In a memo to all the LAPD's commanding officers, Assistant Chief Earl Paysinger directed that officers no longer impound vehicles in stops when the only offense was driving without a license. Drivers will continue to be cited for driving without a license. But the vehicle will be impounded only when it cannot be driven away by a licensed driver or parked legally and secured.

The moratorium met with immediate criticism Tuesday from some who see it as giving lawbreakers a free ride.

Councilman Dennis Zine, a reserve and former LAPD motorcycle officer, said the city could be liable if that unlicensed driver gets behind the wheel of that vehicle again and someone gets hurt.

"You are jeopardizing public safety," Zine said. "How do you know they aren't going to drive again if you give the vehicle back?"

Councilman Jose Huizar, who in June called on city leaders to study the Oregon ruling, said the city needs to follow the letter of the law, even if it's unpopular.
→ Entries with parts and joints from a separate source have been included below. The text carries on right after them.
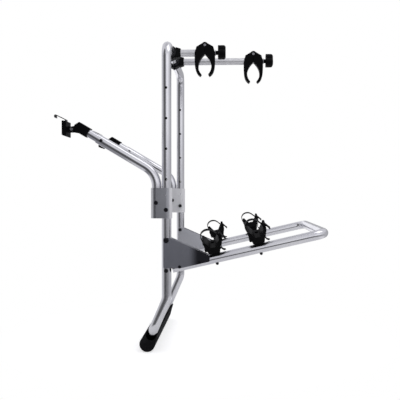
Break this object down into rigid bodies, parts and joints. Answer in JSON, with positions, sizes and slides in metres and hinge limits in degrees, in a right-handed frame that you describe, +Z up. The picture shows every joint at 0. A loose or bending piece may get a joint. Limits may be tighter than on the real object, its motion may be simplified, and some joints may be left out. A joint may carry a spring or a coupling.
{
  "type": "trunk mounted bike rack",
  "caption": "Folding bicycle carrier for a car's tailgate: tube hoop, sloping wheel platform with strapped cups, sliding frame arms with screw claws, telescoping tailgate arms.",
  "frame": {"origin": "on the axis of the hoop's bottom bar, midway between the legs", "axes": "+Z up, +Y towards the car, X across the car"},
  "size_m": [0.6568, 0.9058, 1.0556],
  "materials": {
    "aluminium_tube": "satin anodised",
    "aluminium_plate": "satin",
    "bracket_sleeve": "satin",
    "black_plastic": "moulded",
    "black_foam": "closed-cell foam",
    "strap": "satin",
    "black_steel": "black zinc",
    "steel": "zinc plated",
    "bush_plastic": "moulded"
  },
  "bodies": {
    "frame": {"upper_hoop": "aluminium_tube", "lower_hoop": "aluminium_tube", "hoop_spigots": "aluminium_tube", "bumper_foam": "black_foam", "bracket_left": "bracket_sleeve", "bracket_right": "bracket_sleeve", "outer_arm_left": "aluminium_tube", "outer_arm_right": "aluminium_tube", "bracket_bolts": "black_steel", "bracket_nuts": "black_steel", "leg_bolts": "black_steel", "leg_nuts": "black_steel", "arm_lock_screws": "black_steel"},
    "platform": {"platform_loop": "aluminium_tube", "gusset_left": "aluminium_plate", "gusset_right": "aluminium_plate", "rail_bolts": "black_steel", "rail_nuts": "black_steel", "cup_bolts": "black_steel", "cup_nuts": "black_steel", "wheel_straps": "strap", "wheel_cup_left_inner": "black_plastic", "wheel_cup_left_outer": "black_plastic", "wheel_cup_right_inner": "black_plastic", "wheel_cup_right_outer": "black_plastic"},
    "short_arm_bush": {"short_arm_bush": "bush_plastic"},
    "short_arm": {"short_arm_collar": "black_plastic", "short_arm_clamp_screw": "black_steel", "short_arm_tube": "aluminium_tube"},
    "short_claw": {"short_arm_claw": "black_plastic", "short_arm_jaw_pin": "steel"},
    "short_jaw": {"short_arm_jaw": "black_plastic"},
    "short_washer": {"short_arm_washer": "steel"},
    "short_knob": {"short_arm_knob": "black_plastic", "short_arm_stud": "steel"},
    "long_arm_bush": {"long_arm_bush": "bush_plastic"},
    "long_arm": {"long_arm_collar": "black_plastic", "long_arm_clamp_screw": "black_steel", "long_arm_tube": "aluminium_tube"},
    "long_claw": {"long_arm_claw": "black_plastic", "long_arm_jaw_pin": "steel"},
    "long_jaw": {"long_arm_jaw": "black_plastic"},
    "long_washer": {"long_arm_washer": "steel"},
    "long_knob": {"long_arm_knob": "black_plastic", "long_arm_stud": "steel"},
    "telescope_left": {"inner_arm_left": "aluminium_tube", "knuckle_left": "black_plastic", "foot_pin_left": "steel"},
    "foot_left": {"foot_left": "black_plastic", "tailgate_hook_left": "black_steel"},
    "lever_left_inner": {"buckle_lever_left_inner": "black_plastic"},
    "lever_left_outer": {"buckle_lever_left_outer": "black_plastic"},
    "telescope_right": {"inner_arm_right": "aluminium_tube", "knuckle_right": "black_plastic", "foot_pin_right": "steel"},
    "foot_right": {"foot_right": "black_plastic", "tailgate_hook_right": "black_steel"},
    "lever_right_inner": {"buckle_lever_right_inner": "black_plastic"},
    "lever_right_outer": {"buckle_lever_right_outer": "black_plastic"}
  },
  "joints": [
    {"name": "platform_fold", "type": "hinge", "parent": "frame", "child": "platform", "pos_m": [0, -0.053, 0.318], "axis": [-1, 0, 0], "range_deg": [0, 60]},
    {"name": "short_arm_slide", "type": "slide", "parent": "frame", "child": "short_arm_bush", "axis": [1, 0, 0], "range_m": [-0.03, 0.025]},
    {"name": "short_arm_swing", "type": "hinge", "parent": "short_arm_bush", "child": "short_arm", "pos_m": [-0.145, -0.053, 0.963], "axis": [-1, 0, 0], "range_deg": [-90, 45]},
    {"name": "short_claw_swivel", "type": "hinge", "parent": "short_arm", "child": "short_claw", "pos_m": [-0.145, -0.1739, 0.963], "axis": [0, -1, 0], "range_deg": [-90, 90]},
    {"name": "short_washer_travel", "type": "slide", "parent": "short_claw", "child": "short_washer", "axis": [0, -1, 0], "range_m": [0, 0.0155]},
    {"name": "short_knob_turn", "type": "hinge", "parent": "short_washer", "child": "short_knob", "pos_m": [-0.145, -0.1739, 0.963], "axis": [0, -1, 0], "range_deg": [0, 2160]},
    {"name": "short_jaw_open", "type": "hinge", "parent": "short_claw", "child": "short_jaw", "pos_m": [-0.145, -0.1739, 0.988], "axis": [-1, 0, 0], "range_deg": [0, 19]},
    {"name": "long_arm_slide", "type": "slide", "parent": "frame", "child": "long_arm_bush", "axis": [1, 0, 0], "range_m": [-0.02, 0.17]},
    {"name": "long_arm_swing", "type": "hinge", "parent": "long_arm_bush", "child": "long_arm", "pos_m": [0.005, -0.053, 0.963], "axis": [-1, 0, 0], "range_deg": [-90, 45]},
    {"name": "long_claw_swivel", "type": "hinge", "parent": "long_arm", "child": "long_claw", "pos_m": [0.005, -0.3479, 0.963], "axis": [0, -1, 0], "range_deg": [-90, 90]},
    {"name": "long_washer_travel", "type": "slide", "parent": "long_claw", "child": "long_washer", "axis": [0, -1, 0], "range_m": [0, 0.0155]},
    {"name": "long_knob_turn", "type": "hinge", "parent": "long_washer", "child": "long_knob", "pos_m": [0.005, -0.3479, 0.963], "axis": [0, -1, 0], "range_deg": [0, 2160]},
    {"name": "long_jaw_open", "type": "hinge", "parent": "long_claw", "child": "long_jaw", "pos_m": [0.005, -0.3479, 0.988], "axis": [-1, 0, 0], "range_deg": [0, 19]},
    {"name": "telescope_slide_left", "type": "slide", "parent": "frame", "child": "telescope_left", "axis": [0, 0.8607, 0.509], "range_m": [-0.03, 0.1]},
    {"name": "foot_tilt_left", "type": "hinge", "parent": "telescope_left", "child": "foot_left", "pos_m": [-0.285, 0.25979, 0.68371], "axis": [1, 0, 0], "range_deg": [-25, 25]},
    {"name": "buckle_left_inner", "type": "hinge", "parent": "platform", "child": "lever_left_inner", "pos_m": [-0.3056, -0.22674, 0.34356], "axis": [-0.9272, -0.0849, -0.3649], "range_deg": [0, 75]},
    {"name": "buckle_left_outer", "type": "hinge", "parent": "platform", "child": "lever_left_outer", "pos_m": [-0.3056, -0.37089, 0.37711], "axis": [-0.9272, -0.0849, -0.3649], "range_deg": [0, 75]},
    {"name": "telescope_slide_right", "type": "slide", "parent": "frame", "child": "telescope_right", "axis": [0, 0.8607, 0.509], "range_m": [-0.03, 0.1]},
    {"name": "foot_tilt_right", "type": "hinge", "parent": "telescope_right", "child": "foot_right", "pos_m": [0.285, 0.25979, 0.68371], "axis": [1, 0, 0], "range_deg": [-25, 25]},
    {"name": "buckle_right_inner", "type": "hinge", "parent": "platform", "child": "lever_right_inner", "pos_m": [0.3056, -0.22674, 0.34356], "axis": [-0.9272, 0.0849, 0.3649], "range_deg": [0, 75]},
    {"name": "buckle_right_outer", "type": "hinge", "parent": "platform", "child": "lever_right_outer", "pos_m": [0.3056, -0.37089, 0.37711], "axis": [-0.9272, 0.0849, 0.3649], "range_deg": [0, 75]}
  ],
  "couplings": [
    {"joint": "short_washer_travel", "follows": "short_knob_turn", "m_per_rad": 0.00039789},
    {"joint": "short_jaw_open", "follows": "short_knob_turn", "ratio": 0.0087535},
    {"joint": "long_washer_travel", "follows": "long_knob_turn", "m_per_rad": 0.00039789},
    {"joint": "long_jaw_open", "follows": "long_knob_turn", "ratio": 0.0087535}
  ]
}
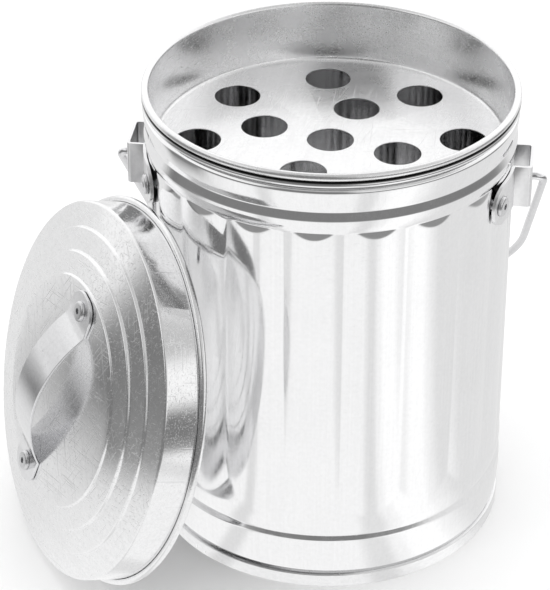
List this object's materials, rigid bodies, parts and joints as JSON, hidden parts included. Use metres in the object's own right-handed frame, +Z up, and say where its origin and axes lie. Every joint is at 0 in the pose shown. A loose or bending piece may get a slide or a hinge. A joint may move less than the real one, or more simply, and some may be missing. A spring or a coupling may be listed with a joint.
{
  "type": "desktop trash can",
  "caption": "Small galvanised trash can with a panelled body, riveted ears, a swinging bail, a perforated lift-out tray, and its stepped lid leaning against it.",
  "frame": {"origin": "centre of the body's foot, on the surface that the can stands on", "axes": "+Z up along the body's axis, +X through the right ear along the bail's axis, +Y to the rear, where the bail hangs"},
  "size_m": [0.2292, 0.2051, 0.197],
  "materials": {
    "body_zinc": "bright galvanised sheet",
    "pan_zinc": "bright galvanised sheet",
    "tray_zinc": "bright galvanised sheet, lightly scratched",
    "lid_zinc": "bright galvanised sheet, mottled",
    "ear_strap": "galvanised strip, satin",
    "handle_strap": "galvanised strip, satin",
    "bail_wire": "bright zinc-plated wire",
    "rivet_aluminium": "smooth aluminium",
    "mandrel_steel": "dull broken steel"
  },
  "bodies": {
    "can": {"body_wall": "body_zinc", "bottom_pan": "pan_zinc", "ear_right": "ear_strap", "ear_rivet_right_front": "rivet_aluminium", "ear_mandrel_right_front": "mandrel_steel", "ear_rivet_right_rear": "rivet_aluminium", "ear_mandrel_right_rear": "mandrel_steel", "ear_left": "ear_strap", "ear_rivet_left_front": "rivet_aluminium", "ear_mandrel_left_front": "mandrel_steel", "ear_rivet_left_rear": "rivet_aluminium", "ear_mandrel_left_rear": "mandrel_steel"},
    "bail": {"bail": "bail_wire"},
    "tray": {"tray": "tray_zinc"},
    "lid": {"lid_shell": "lid_zinc", "lid_handle": "handle_strap", "lid_rivet_upper": "rivet_aluminium", "lid_mandrel_upper": "mandrel_steel", "lid_rivet_lower": "rivet_aluminium", "lid_mandrel_lower": "mandrel_steel"}
  },
  "joints": [
    {"name": "bail_swing", "type": "hinge", "parent": "can", "child": "bail", "pos_m": [0, 0, 0.16], "axis": [1, 0, 0], "range_deg": [0, 230]},
    {"name": "tray_lift", "type": "slide", "parent": "can", "child": "tray", "axis": [0, 0, 1], "range_m": [0, 0.08]},
    {"name": "lid_lift", "type": "slide", "parent": "can", "child": "lid", "axis": [-0.7452, -0.4747, 0.4683], "range_m": [0, 0.06]}
  ]
}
"According to the case, you cannot constitutionally impound a car because the driver does not have a driver's license. So I sought that clarification," Huizar said. "I wanted to ensure the city complies with the law."

In Miranda vs. City Cornelius, the 9th Circuit found that impounding a legally parked vehicle was unreasonable seizure of private property under the 4th and 14th amendments when there was no reasonable public safety justification.

The Oregon case involved Jorge Miranda, who was teaching his unlicensed wife, Irene, to drive his vehicle.

An officer saw the woman driving and made a traffic stop in the couple's driveway. The officer cited the husband for allowing an unlicensed driver to operate his car and cited the wife for driving without a license. Police impounded the vehicle for 30 days.

Other law enforcement agencies have reviewed the case and concluded that they can continue impounding cars.

The Alameda County district attorney's office found the case involved "special circumstances" -- that is, the driver was actually in his driveway when the impound occurred -- and therefore was different from police pulling over a car on the street.

But state Sen. Gil Cedillo (D-Los Angeles) includes information on his website about how unlicensed drivers can fight impounds, citing the Oregon case. The information is presented in the form of a card that can be copied and carried in a driver's wallet or purse.

"Bill Bratton is a great police chief," said Cedillo, praising the LAPD action. "We just want people to follow the law." Cedillo said he expects the city to make the no-impound policy permanent.

Paysinger said the LAPD decided to impose the moratorium after discussing the issue with the city attorney's lawyers. He said the attorneys told the department that they believed there were potential constitutional issues with the impounding of cars from unlicensed drivers.

"This is not something we would have done ourselves without seeking their advice," he said.

City attorney spokesman Frank Mateljan said the LAPD asked his office to examine the issue. City prosecutors, he added, did not suggest the moratorium.